Your task ::
The listing must be reproduced in full, exactly as it stands.

Supplied information ::

=====

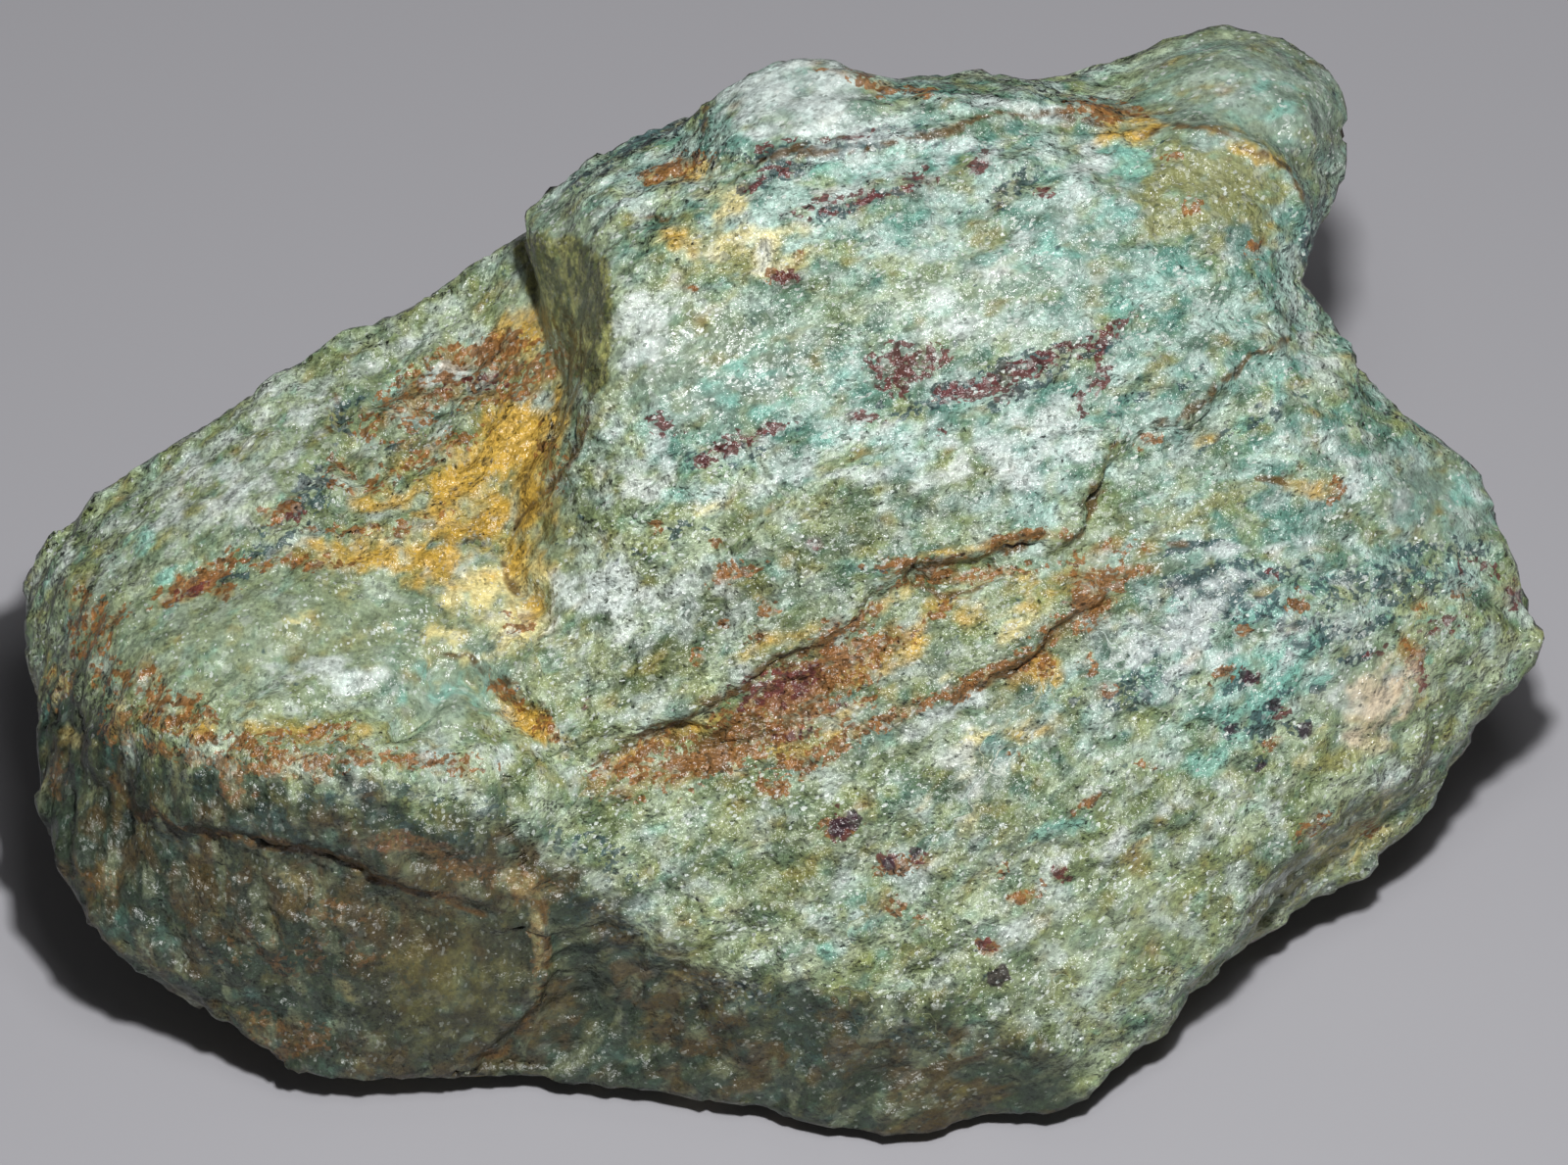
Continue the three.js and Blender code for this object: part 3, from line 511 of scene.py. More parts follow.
        (900, 170, 70, 16, 5, 6), (1000, 150, 60, 14, -8, 5), (345, 690, 46, 14, -5, 7),
        (230, 480, 130, 50, 37, 4.5), (90, 600, 30, 20, 30, 1.5), (1260, 85, 70, 40, 20, 2),
        (1380, 480, 60, 46, -20, 3), (1310, 650, 60, 30, 20, 4), (1240, 620, 40, 24, 10, 5),
        (670, 320, 30, 40, -10, 9), (900, 900, 120, 40, 20, 2.5), (1200, 650, 50, 24, 20, 9),
        (1150, 640, 40, 14, 30, 5), (1280, 560, 60, 8, 5, 8), (1350, 860, 60, 10, 35, 4),
        (1300, 900, 50, 8, 38, 4), (930, 150, 70, 10, -5, 8), (840, 130, 60, 9, 5, 9),
        (1040, 300, 60, 20, 25, 4), (690, 300, 40, 20, -30, 6), (640, 350, 14, 40, 0, 6),
        (1060, 430, 60, 20, 15, 7), (980, 480, 70, 14, 12, 6), (700, 600, 60, 14, 15, 5),
        (660, 640, 60, 14, 10, 4), (980, 720, 30, 24, 20, 6), (1000, 800, 40, 14, 50, 5),
        (1260, 830, 60, 12, 35, 5), (1430, 790, 40, 8, 40, 5), (1500, 500, 14, 30, 20, 5),
        (860, 200, 30, 14, 10, 5), (805, 90, 70, 40, 0, 9), (880, 150, 90, 26, 5, 7),
        (760, 260, 60, 20, 5, 4), (575, 640, 60, 16, 10, 4), (670, 310, 34, 30, -20, 9),
        (960, 330, 30, 40, 20, 6), (615, 605, 50, 30, 15, 10), (650, 470, 40, 50, 20, 6),
        (770, 490, 70, 14, 15, 7), (1050, 460, 60, 40, 20, 8), (900, 460, 90, 26, 12, 6),
        (820, 90, 60, 30, 0, 5), (1170, 660, 40, 16, 20, 9), (1230, 600, 50, 9, 25, 7),
        (1210, 690, 40, 14, 30, 6), (960, 730, 40, 20, 30, 5), (870, 160, 70, 12, 8, 6),
        (1050, 110, 60, 9, -12, 7), (1110, 180, 26, 60, -20, 5), (640, 220, 30, 20, 0, 5),
        (460, 380, 30, 6, 5, 9), (410, 350, 40, 12, 15, 7), (350, 690, 50, 14, -8, 8),
        (300, 680, 30, 14, 0, 7), (250, 500, 60, 10, 35, 7), (240, 450, 90, 9, 37, 5),
        (570, 765, 30, 10, 0, 7), (530, 635, 50, 20, 15, 5), (975, 775, 24, 16, 10, 7),
        (1050, 940, 60, 26, 20, 4), (760, 590, 100, 30, 15, 3), (830, 600, 60, 14, 15, 4),
        (1360, 600, 40, 8, 8, 7), (1180, 840, 80, 26, 35, 3.5), (970, 990, 70, 20, 15, 3.5),
        (1400, 700, 60, 26, 20, 4), (1020, 260, 80, 20, 25, 3.5), (1200, 230, 60, 14, 28, 3),
        (1340, 360, 30, 16, -40, 6), (700, 110, 10, 10, 0, 4), (1090, 870, 60, 10, 45, 4),
        (1320, 860, 40, 8, 35, 3), (660, 190, 26, 14, 0, 5), (770, 700, 10, 5, 0, 5),
        (450, 580, 40, 10, 5, 4), (480, 770, 60, 14, -5, 4), (840, 740, 20, 8, 0, 4),
        (60, 560, 22, 20, 0, 3),
    ],
    "olive": [
        (760, 265, 90, 26, 5, 8), (700, 240, 60, 20, -10, 6), (1235, 195, 80, 50, 0, 12),
        (1300, 200, 26, 30, 0, 5), (870, 260, 60, 14, 10, 5), (1010, 250, 40, 26, 0, 4),
        (1170, 380, 60, 14, 25, 5), (1240, 510, 80, 26, 15, 6), (1180, 540, 60, 20, 15, 6),
        (1390, 770, 50, 14, 20, 9), (870, 570, 80, 14, 10, 5), (850, 530, 60, 16, 0, 3),
        (1030, 620, 70, 16, 25, 4), (860, 760, 40, 20, 20, 4), (990, 870, 70, 26, 40, 4),
        (1200, 860, 60, 14, 40, 4), (870, 870, 100, 40, 20, 3.5), (700, 860, 60, 26, 20, 3.5),
        (560, 790, 50, 12, -20, 6), (545, 745, 26, 22, -40, 7), (600, 690, 90, 34, 5, 4),
        (280, 745, 130, 16, -6, 8), (450, 610, 60, 12, 10, 4), (250, 460, 110, 8, 38, 6),
        (200, 520, 90, 8, 36, 6), (330, 440, 40, 12, 40, 5), (100, 570, 50, 14, 40, 5),
        (1330, 130, 30, 40, -30, 4), (1310, 440, 30, 16, 0, 4), (1400, 380, 60, 14, -45, 3),
        (560, 520, 20, 60, 20, 7), (560, 620, 14, 40, 0, 6), (610, 430, 16, 30, 20, 4),
        (450, 1010, 60, 46, 0, 8), (1280, 940, 26, 40, -30, 5), (1345, 880, 90, 24, 38, 8),
        (980, 780, 40, 12, 40, 4), (740, 930, 90, 16, 25, 3), (1060, 600, 50, 16, 20, 5),
        (690, 560, 40, 12, 0, 2.5),
    ],
    "cream": [
        (1390, 860, 50, 20, 30, 4.5), (1352, 862, 16, 8, 40, 8), (1420, 810, 40, 14, 40, 3),
        (990, 770, 60, 24, 40, 4), (1040, 640, 40, 12, 30, 5), (430, 640, 40, 16, 5, 5),
        (800, 620, 50, 12, 20, 3), (930, 600, 50, 10, 35, 5), (60, 700, 16, 12, 0, 7),
        (75, 755, 18, 9, -10, 7), (120, 720, 10, 16, 0, 5), (300, 900, 40, 8, -20, 4),
        (700, 1000, 30, 6, -20, 4), (755, 250, 80, 30, 0, 6), (540, 905, 30, 14, -30, 8),
        (550, 960, 8, 50, 0, 9), (345, 1010, 30, 8, -30, 4), (500, 600, 56, 26, 15, 10),
        (530, 640, 34, 26, 30, 9), (470, 640, 50, 20, 10, 5), (470, 670, 50, 14, 5, 4),
        (305, 628, 16, 9, 0, 6), (1370, 745, 40, 18, 15, 3), (960, 700, 26, 9, 35, 4),
        (740, 205, 30, 26, 0, 5), (790, 250, 30, 9, 0, 6), (720, 520, 26, 14, 0, 5),
        (1010, 800, 90, 14, 60, 3), (560, 440, 20, 26, 0, 5), (1290, 800, 70, 12, 35, 3),
        (590, 650, 40, 10, 5, 4), (1060, 740, 40, 16, 20, 3.5),
    ],
    "peach": [
        (1405, 718, 46, 28, 75, 7.5), (1436, 712, 36, 10, 80, 8), (985, 690, 22, 14, 30, 4.5),
    ],
}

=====

Result ::
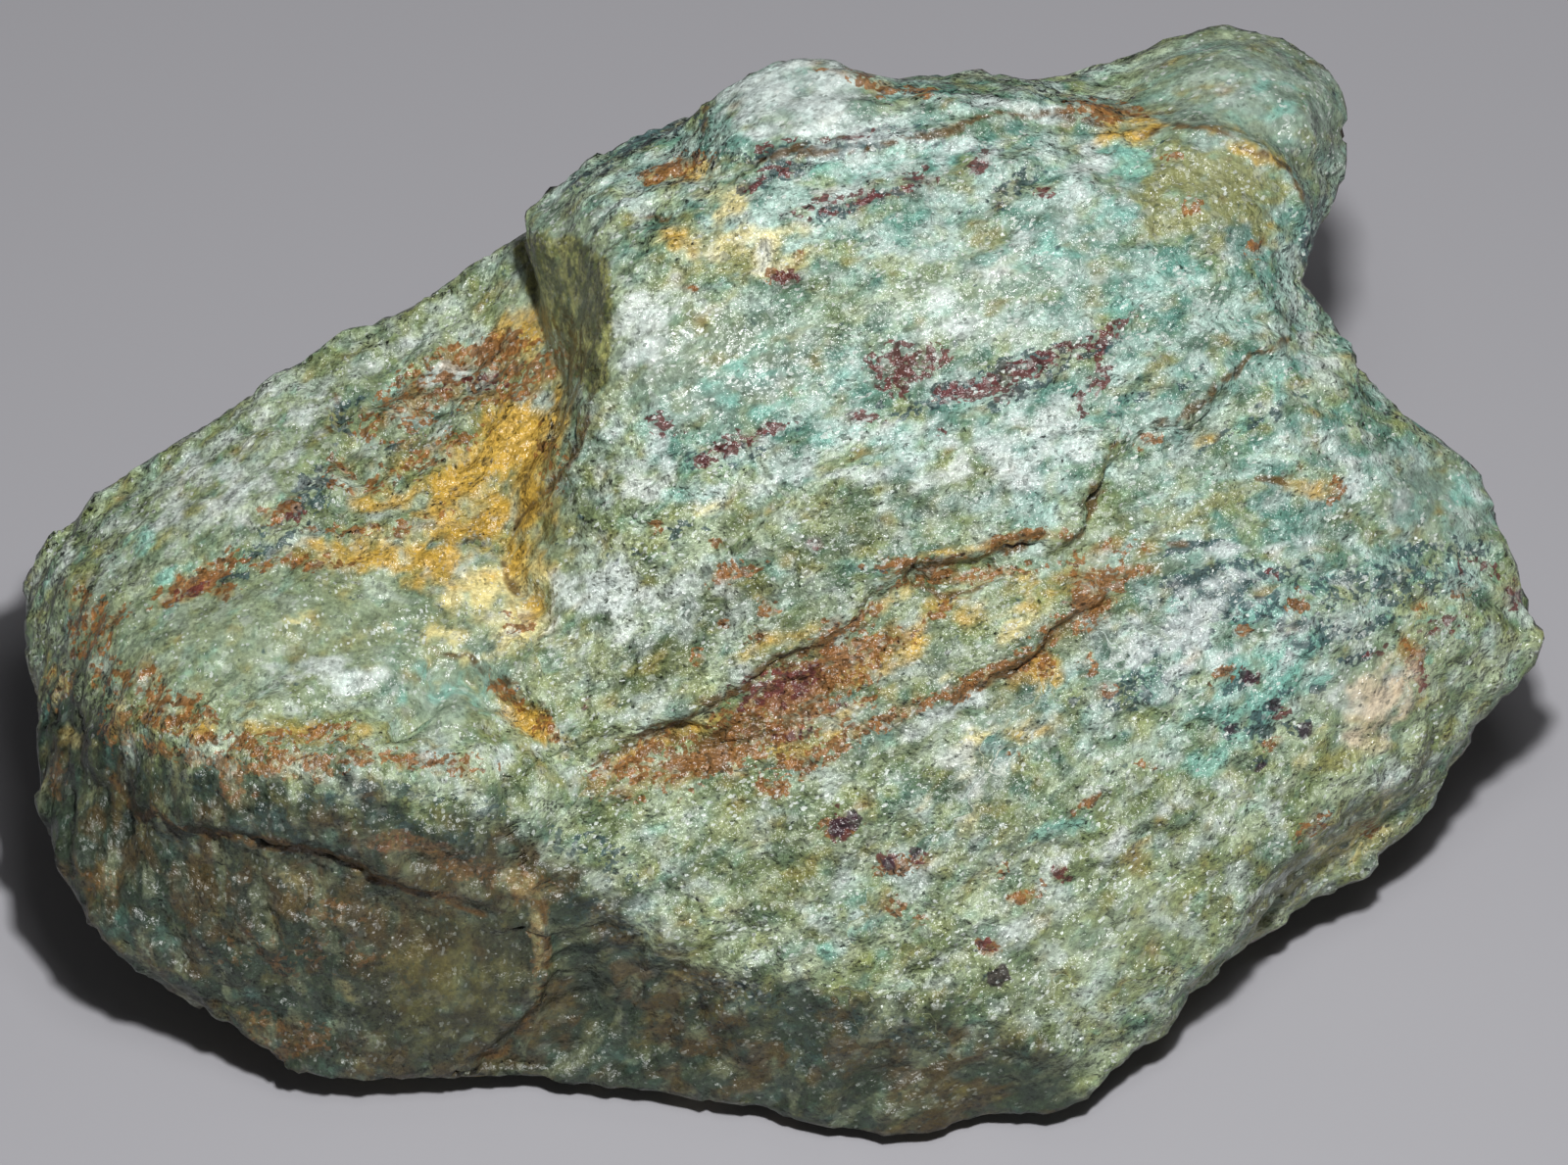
Continue the three.js and Blender code for this object: part 3, from line 511 of scene.py. More parts follow.
        (900, 170, 70, 16, 5, 6), (1000, 150, 60, 14, -8, 5), (345, 690, 46, 14, -5, 7),
        (230, 480, 130, 50, 37, 4.5), (90, 600, 30, 20, 30, 1.5), (1260, 85, 70, 40, 20, 2),
        (1380, 480, 60, 46, -20, 3), (1310, 650, 60, 30, 20, 4), (1240, 620, 40, 24, 10, 5),
        (670, 320, 30, 40, -10, 9), (900, 900, 120, 40, 20, 2.5), (1200, 650, 50, 24, 20, 9),
        (1150, 640, 40, 14, 30, 5), (1280, 560, 60, 8, 5, 8), (1350, 860, 60, 10, 35, 4),
        (1300, 900, 50, 8, 38, 4), (930, 150, 70, 10, -5, 8), (840, 130, 60, 9, 5, 9),
        (1040, 300, 60, 20, 25, 4), (690, 300, 40, 20, -30, 6), (640, 350, 14, 40, 0, 6),
        (1060, 430, 60, 20, 15, 7), (980, 480, 70, 14, 12, 6), (700, 600, 60, 14, 15, 5),
        (660, 640, 60, 14, 10, 4), (980, 720, 30, 24, 20, 6), (1000, 800, 40, 14, 50, 5),
        (1260, 830, 60, 12, 35, 5), (1430, 790, 40, 8, 40, 5), (1500, 500, 14, 30, 20, 5),
        (860, 200, 30, 14, 10, 5), (805, 90, 70, 40, 0, 9), (880, 150, 90, 26, 5, 7),
        (760, 260, 60, 20, 5, 4), (575, 640, 60, 16, 10, 4), (670, 310, 34, 30, -20, 9),
        (960, 330, 30, 40, 20, 6), (615, 605, 50, 30, 15, 10), (650, 470, 40, 50, 20, 6),
        (770, 490, 70, 14, 15, 7), (1050, 460, 60, 40, 20, 8), (900, 460, 90, 26, 12, 6),
        (820, 90, 60, 30, 0, 5), (1170, 660, 40, 16, 20, 9), (1230, 600, 50, 9, 25, 7),
        (1210, 690, 40, 14, 30, 6), (960, 730, 40, 20, 30, 5), (870, 160, 70, 12, 8, 6),
        (1050, 110, 60, 9, -12, 7), (1110, 180, 26, 60, -20, 5), (640, 220, 30, 20, 0, 5),
        (460, 380, 30, 6, 5, 9), (410, 350, 40, 12, 15, 7), (350, 690, 50, 14, -8, 8),
        (300, 680, 30, 14, 0, 7), (250, 500, 60, 10, 35, 7), (240, 450, 90, 9, 37, 5),
        (570, 765, 30, 10, 0, 7), (530, 635, 50, 20, 15, 5), (975, 775, 24, 16, 10, 7),
        (1050, 940, 60, 26, 20, 4), (760, 590, 100, 30, 15, 3), (830, 600, 60, 14, 15, 4),
        (1360, 600, 40, 8, 8, 7), (1180, 840, 80, 26, 35, 3.5), (970, 990, 70, 20, 15, 3.5),
        (1400, 700, 60, 26, 20, 4), (1020, 260, 80, 20, 25, 3.5), (1200, 230, 60, 14, 28, 3),
        (1340, 360, 30, 16, -40, 6), (700, 110, 10, 10, 0, 4), (1090, 870, 60, 10, 45, 4),
        (1320, 860, 40, 8, 35, 3), (660, 190, 26, 14, 0, 5), (770, 700, 10, 5, 0, 5),
        (450, 580, 40, 10, 5, 4), (480, 770, 60, 14, -5, 4), (840, 740, 20, 8, 0, 4),
        (60, 560, 22, 20, 0, 3),
    ],
    "olive": [
        (760, 265, 90, 26, 5, 8), (700, 240, 60, 20, -10, 6), (1235, 195, 80, 50, 0, 12),
        (1300, 200, 26, 30, 0, 5), (870, 260, 60, 14, 10, 5), (1010, 250, 40, 26, 0, 4),
        (1170, 380, 60, 14, 25, 5), (1240, 510, 80, 26, 15, 6), (1180, 540, 60, 20, 15, 6),
        (1390, 770, 50, 14, 20, 9), (870, 570, 80, 14, 10, 5), (850, 530, 60, 16, 0, 3),
        (1030, 620, 70, 16, 25, 4), (860, 760, 40, 20, 20, 4), (990, 870, 70, 26, 40, 4),
        (1200, 860, 60, 14, 40, 4), (870, 870, 100, 40, 20, 3.5), (700, 860, 60, 26, 20, 3.5),
        (560, 790, 50, 12, -20, 6), (545, 745, 26, 22, -40, 7), (600, 690, 90, 34, 5, 4),
        (280, 745, 130, 16, -6, 8), (450, 610, 60, 12, 10, 4), (250, 460, 110, 8, 38, 6),
        (200, 520, 90, 8, 36, 6), (330, 440, 40, 12, 40, 5), (100, 570, 50, 14, 40, 5),
        (1330, 130, 30, 40, -30, 4), (1310, 440, 30, 16, 0, 4), (1400, 380, 60, 14, -45, 3),
        (560, 520, 20, 60, 20, 7), (560, 620, 14, 40, 0, 6), (610, 430, 16, 30, 20, 4),
        (450, 1010, 60, 46, 0, 8), (1280, 940, 26, 40, -30, 5), (1345, 880, 90, 24, 38, 8),
        (980, 780, 40, 12, 40, 4), (740, 930, 90, 16, 25, 3), (1060, 600, 50, 16, 20, 5),
        (690, 560, 40, 12, 0, 2.5),
    ],
    "cream": [
        (1390, 860, 50, 20, 30, 4.5), (1352, 862, 16, 8, 40, 8), (1420, 810, 40, 14, 40, 3),
        (990, 770, 60, 24, 40, 4), (1040, 640, 40, 12, 30, 5), (430, 640, 40, 16, 5, 5),
        (800, 620, 50, 12, 20, 3), (930, 600, 50, 10, 35, 5), (60, 700, 16, 12, 0, 7),
        (75, 755, 18, 9, -10, 7), (120, 720, 10, 16, 0, 5), (300, 900, 40, 8, -20, 4),
        (700, 1000, 30, 6, -20, 4), (755, 250, 80, 30, 0, 6), (540, 905, 30, 14, -30, 8),
        (550, 960, 8, 50, 0, 9), (345, 1010, 30, 8, -30, 4), (500, 600, 56, 26, 15, 10),
        (530, 640, 34, 26, 30, 9), (470, 640, 50, 20, 10, 5), (470, 670, 50, 14, 5, 4),
        (305, 628, 16, 9, 0, 6), (1370, 745, 40, 18, 15, 3), (960, 700, 26, 9, 35, 4),
        (740, 205, 30, 26, 0, 5), (790, 250, 30, 9, 0, 6), (720, 520, 26, 14, 0, 5),
        (1010, 800, 90, 14, 60, 3), (560, 440, 20, 26, 0, 5), (1290, 800, 70, 12, 35, 3),
        (590, 650, 40, 10, 5, 4), (1060, 740, 40, 16, 20, 3.5),
    ],
    "peach": [
        (1405, 718, 46, 28, 75, 7.5), (1436, 712, 36, 10, 80, 8), (985, 690, 22, 14, 30, 4.5),
    ],
}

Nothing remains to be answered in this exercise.